# Adhan, notation?



## Dave Slider

when I spent a week in morocco, the thing that sticks out to me so vividly - was the haunting Adhan or call to prayer that is sung from a mosque 5 times a day. I wonder 
a.) could I incorporate it in to a piece of music (or is that ignorant)
b.) if there is already a notated version of it. 

I would love to write it in to my Moroccan Suite - any ideas?


----------



## Pugg

Dave Slider said:


> when I spent a week in morocco, the thing that sticks out to me so vividly - was the haunting Adhan or call to prayer that is sung from a mosque 5 times a day. I wonder
> a.) could I incorporate it in to a piece of music (or is that ignorant)
> b.) if there is already a notated version of it.
> 
> I would love to write it in to my Moroccan Suite - any ideas?

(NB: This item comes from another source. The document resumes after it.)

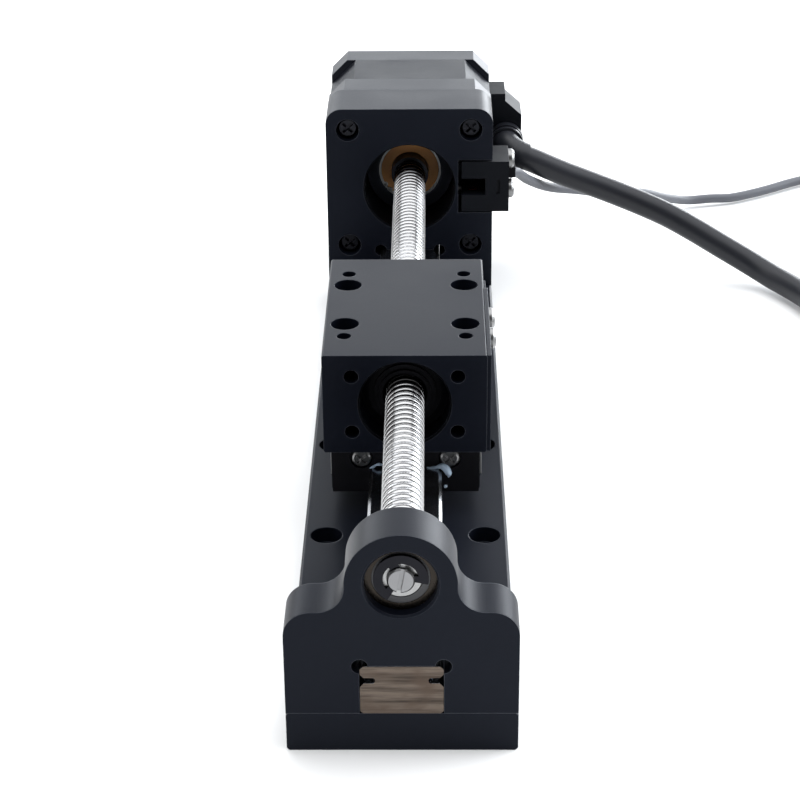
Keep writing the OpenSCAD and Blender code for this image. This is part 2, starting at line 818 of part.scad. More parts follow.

Didn't you make friends out there who could help you?


----------



## Guest

Dave Slider said:


> when I spent a week in morocco, the thing that sticks out to me so vividly - was the haunting Adhan or call to prayer that is sung from a mosque 5 times a day. I wonder
> a.) could I incorporate it in to a piece of music (or is that ignorant)
> b.) if there is already a notated version of it.
> 
> I would love to write it in to my Moroccan Suite - any ideas?


This help?
http://www.free-scores.com/PDF_EN/anonymous-ezan-adhan-34184.pdf


----------